Finished it, twice. Loved it, albeit with caveats.
Pros
+ Drop dead beautiful game. One of the best-looking games ever imo. Superb visual design and lighting. Top notch actor modelling and motion capture.
+ I really liked the combat. There's room for improvement, but the dodge mechanic is surprisingly tense and fun once you master it. There's nothing else which feels quite like it. I went from bumbling around like an idiot on my first normal playthrough to coming through battles without a scratch on hard mode. I like how gun use is divided between ranged combat and combo finishers. Earning your chance to do big damage and take out tentacle guys quickly feels great. The GRP system is immensely satisfying but it can certainly trivialise certain encounters. But honestly, that's kind of awesome, and it feels like resource distribution is balanced around it, especially on hard.

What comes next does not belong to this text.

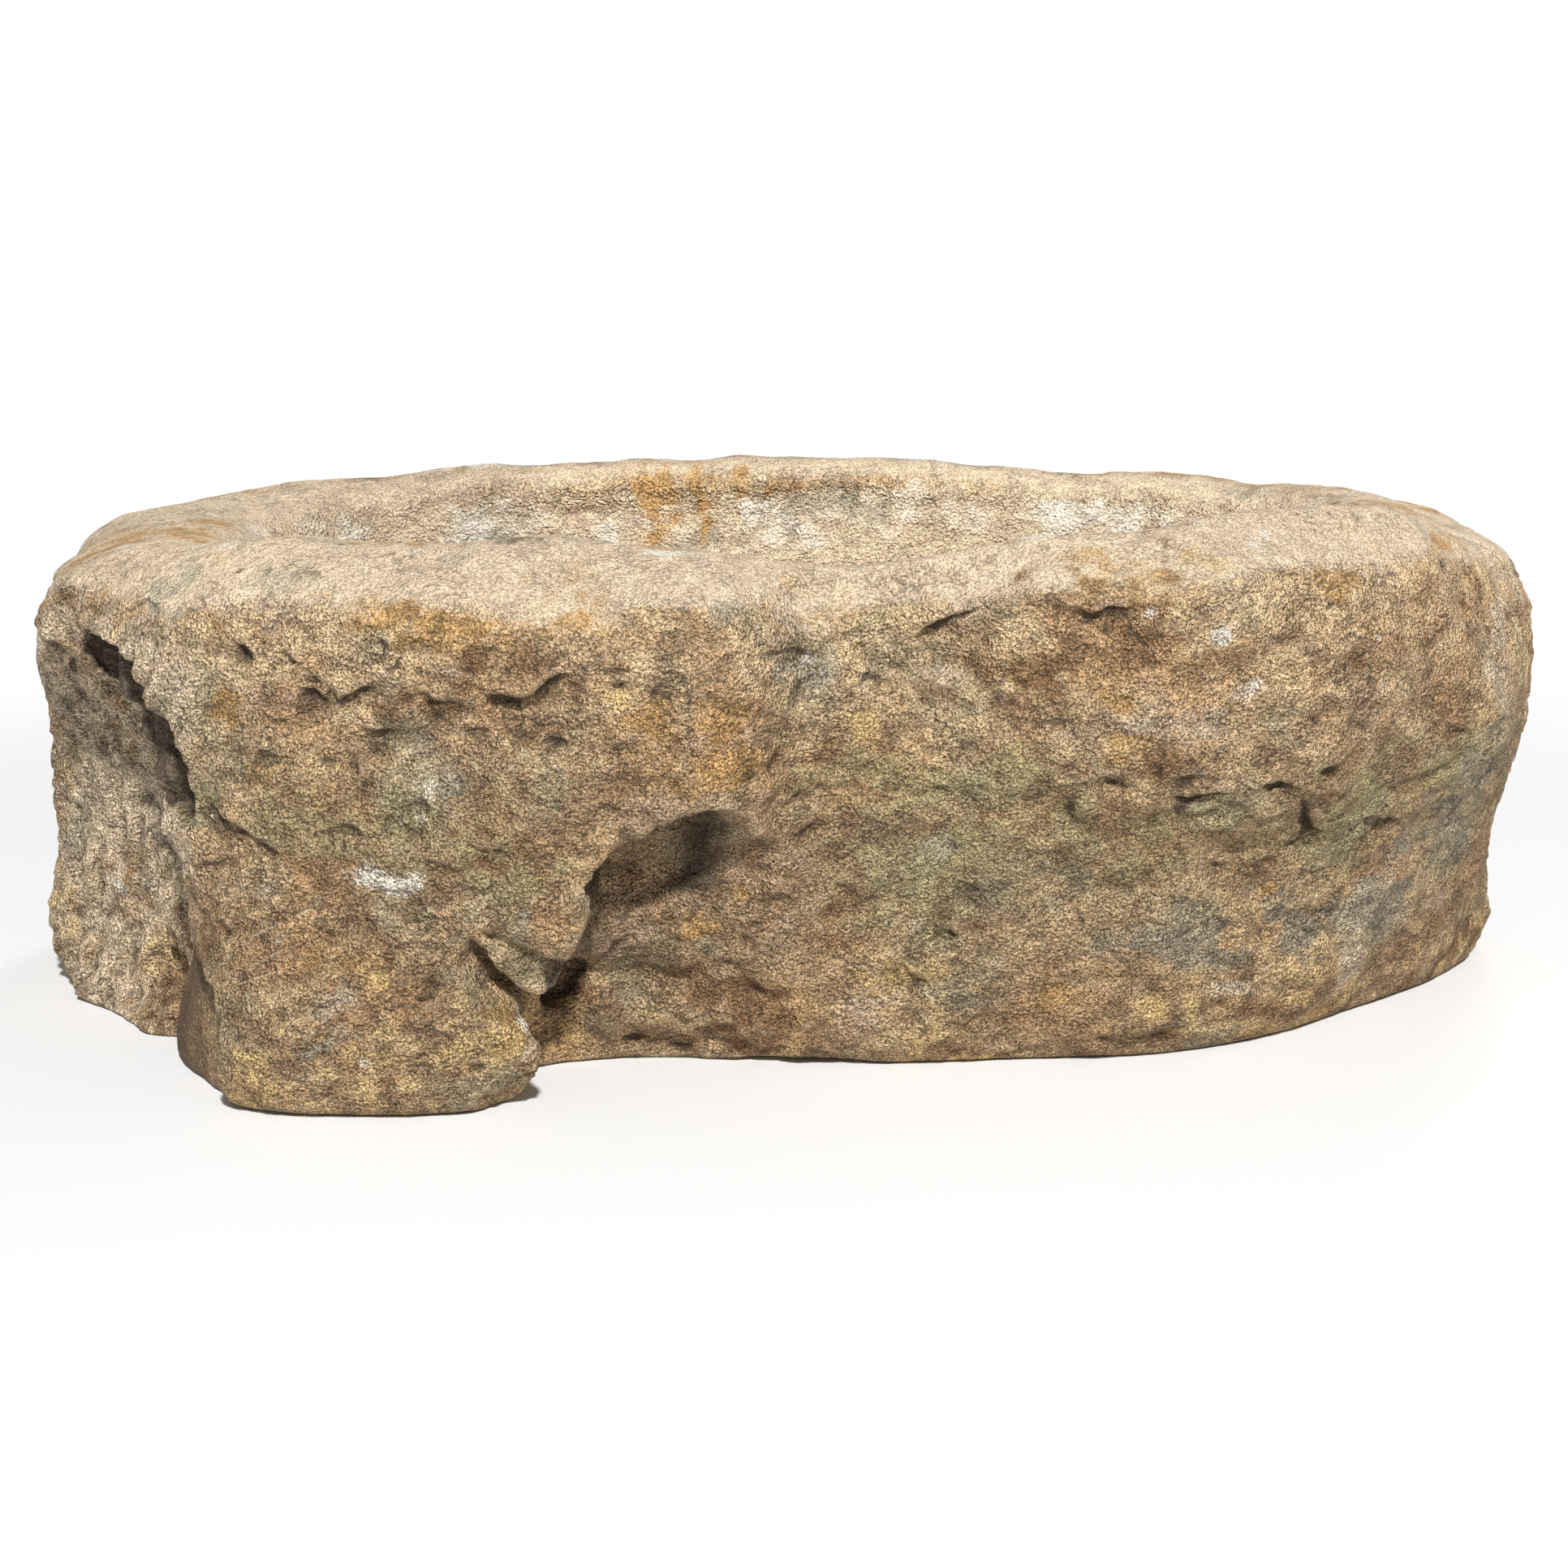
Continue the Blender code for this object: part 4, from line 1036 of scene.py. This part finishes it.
def bleaching(points, normals):
    """Where the weather has bleached the stone: the back wall of the basin, the right end and the rim's left end."""
    x, y, z = points.T
    back_wall = smooth(-0.05 - normals[:, 1], 0.4) * smooth(y - 0.08, 0.06) * smooth(z - 0.25, 0.08)
    back_wall *= smooth(x + 0.26, 0.05)
    right_end = 0.5 * smooth(x - 0.5, 0.06) * smooth(z - 0.2, 0.06)
    left_rim = 0.6 * smooth(1.4 - np.sqrt(((x + 0.441) / 0.09) ** 2 + ((y + 0.17) / 0.1) ** 2))
    return np.maximum(np.maximum(back_wall, right_end), left_rim * smooth(z - 0.33, 0.04))


def build_stone():
    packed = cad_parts["stone_trough"]
    stone = add_object("weathered_stone", packed.data.copy())
    points, normals, part, shares = work_finely(stone, *work_roughly(stone))
    upper = smooth(points[:, 2] - 0.22 + 0.03 * noise(points, 160, 150), 0.14)
    shares.update(
        stain_shares(points, part),
        calm=np.maximum(np.maximum(part.top, part.heel), 0.9 * part.inside),
        layered=smooth(fractal(points, 90, 2, 140) + 0.2, 0.5),
        upper=np.maximum(upper, part.inside),
        bleached=bleaching(points, normals),
    )
    set_shares(stone, shares)
    thin_out(stone)
    stone.data.materials.clear()
    stone.data.materials.append(sandstone())
    stone.data.shade_smooth()
    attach(stone, "root")
    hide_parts("stone_trough")


# The floor reaches this far to each side, and goes over into white between these distances from the stone's middle.
FLOOR_REACH = 14.0
FLOOR_GREY = (0.86, 0.86, 0.86, 1)
WHITE_FROM, WHITE_AT = 0.9, 1.7
WHITE = (1, 1, 1, 1)


def build_floor():
    """A pale floor that takes the shadow near the stone and goes over into the white round it."""
    data = bpy.data.meshes.new("floor")
    corners = [(x * FLOOR_REACH, y * FLOOR_REACH, 0) for x, y in ((-1, -1), (1, -1), (1, 1), (-1, 1))]
    data.from_pydata(corners, [], [(0, 1, 2, 3)])
    floor = add_object("floor", data)
    material, n, shader = new_material("pale_floor")
    for name, value in (("Base Color", FLOOR_GREY), ("Roughness", 0.95), ("Specular IOR Level", 0)):
        n.put(shader.inputs[name], value)
    white = n.add("ShaderNodeEmission")
    n.put(white.inputs["Color"], WHITE)
    length = n.add("ShaderNodeVectorMath", operation="LENGTH")
    n.put(length.inputs[0], n.add("ShaderNodeNewGeometry").outputs["Position"])
    far = n.between(length.outputs["Value"], WHITE_FROM, WHITE_AT)
    n.blend(n.times(far, n.seen()), shader, white, "Material Output")
    data.materials.append(material)


SKY = 0.24
LAMP_DISTANCE = 8.0
LAMPS_AIM = (0, 0, 0.2)
# (name, strength, width in metres, degrees from the front towards the right, degrees above the ground)
LAMPS = (("key", 1.17, 0.6, 6, 45), ("fill", 0.3, 3.0, 158, 22))


def light_scene():
    """A grey sky that is seen as white, and far round lamps."""
    world = bpy.data.worlds.new("studio")
    bpy.context.scene.world = world
    world.use_nodes = True
    n = Nodes(world.node_tree)
    dim, white = world.node_tree.nodes["Background"], n.add("ShaderNodeBackground")
    for background, strength in ((dim, SKY), (white, 1.0)):
        n.put(background.inputs["Color"], WHITE)
        n.put(background.inputs["Strength"], strength)
    n.blend(n.seen(), dim, white, "World Output")
    for name, strength, width, azimuth, height in LAMPS:
        lamp = bpy.data.lights.new(name, "AREA")
        lamp.shape = "DISK"
        lamp.size = width
        lamp.energy = strength * math.pi**2 * LAMP_DISTANCE**2
        azimuth, height = math.radians(azimuth), math.radians(height)
        level = math.cos(height)
        towards = Vector((math.sin(azimuth) * level, -math.cos(azimuth) * level, math.sin(height)))
        lamp_object = add_object(name, lamp)
        lamp_object.location = Vector(LAMPS_AIM) + towards * LAMP_DISTANCE
        lamp_object.rotation_euler = towards.to_track_quat("Z", "Y").to_euler()


# The photograph's own angle: the lens in millimetres, the place in metres and the degrees that it looks down
LENS, SENSOR = 53.37, 36
CAMERA_PLACE = (0, -1.949533, 0.647088)
CAMERA_TILT = 13.8341


def place_camera():
    camera = add_object("camera", bpy.data.cameras.new("camera"))
    camera.data.sensor_width = SENSOR
    camera.data.lens = LENS
    camera.location = CAMERA_PLACE
    camera.rotation_euler = (math.radians(90 - CAMERA_TILT), 0, 0)
    bpy.context.scene.camera = camera


build_stone()
build_floor()
light_scene()
place_camera()
bpy.context.scene.view_settings.view_transform = "Standard"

+ It's surprisingly unique. For all its blatant theft of Dead Space, it comes across as more of a hybrid of Dead Space, The Evil Within, and The Last of Us. A lesser clone would make me wish I was simply playing one of those games instead, but I feel like Callisto is doing enough of its own thing to stand out.
+ Incredible sound design. There's even some nice music in there which was a pleasant surprise.
+ It's paced fairly well despite the abundance of slowly crawling from one RAM heap to another. My second run had me tearing through the game and I think I actually enjoyed it more. There's enough variety in combat and exploration to keep things enjoyable during the game's fairly short run time.
+ I didn't want it to end, and I felt it ended too early. I see this as a positive rather than a negative, because what's here is a very good time imo, and 9-10 hours of entertainment is nothing to write off.
+ I liked the characters and thought the performances were great. Duhamel has broadened his range of expressions significantly since I rolled my eyes at him in Transformers. Witwer was particularly good.
+ I actually kind of like the fact that there's no map. It made taking steps into the unknown daunting, and while I can appreciate that wondering if you're going the right way is going to be frustrating for many, I personally admired the game for asking me to make potentially risky decisions and stick by them.
Cons
- I don't often play games for the story, but The Callisto Protocol's story is shamefully derivative of Dead Space. It's a beat-for-beat reshuffle of Visceral's original for a new generation. That said, I wanted to see how it turned out, and I'm looking forward to the DLC shedding new light on the game's world.
- Callisto would hugely benefit from more battle variety. This type of game thrives on the synergy which develops between enemies, weapons and environments of different types. With Callisto you essentially have four choices- defend, melee, shoot, or GRP. Most of the weapons have very similar properties, and GRP is usually an instant kill with the trade-off that you can lose that enemy's loot. It's one category where comparisons with Dead Space are unfavourable, because you were encouraged to deal with different enemies in uniquely optimal ways. In Callisto, with a few exceptions, every enemy is fair game for the same strategy. It's a fun strategy for sure, but I would like to have been pushed to try new things.
- I missed the puzzles and environmental challenges of Dead Space, of which there's very little in Callisto. Stuff like the asteroid blasting scene (fuck you I liked it), the radioactive balls, basketball, the shooting range etc were sorely missed. Callisto is a very geographically straightforward game in comparison, which may have been intentional to sell a more grounded setting, but other games in this genre like RE4 and The Evil Within show how it pays to throw weird and unexpected level design at the player.
- The game has its share of bugs and weird incidents. The save/checkpoint system is incredibly inconvenient and inelegant. The weapon select would often give me a weapon I didn't ask for. The lip sync is off in several scenes and looks weird as shit. Overall it's a very polished game, but more could be done.
- The amount of crawling through spaces and ducts is kind of ridiculous. I get that visuals of this caliber on last gen consoles comes with a price, but I'm fairly sure the PS5 I played this game on doesn't need to be held hostage by quite so many awkward instances of holding 'up' for half a minute.
It would be a crime if this game didn't get a sequel, because there's so much good work done here, with so much potential. Callisto 2 with more enemies, more weapons, more environmental variety, less blatant loading gates and a longer length would be incredible, and a contender to stand alongside the greats in the horror TPS genre.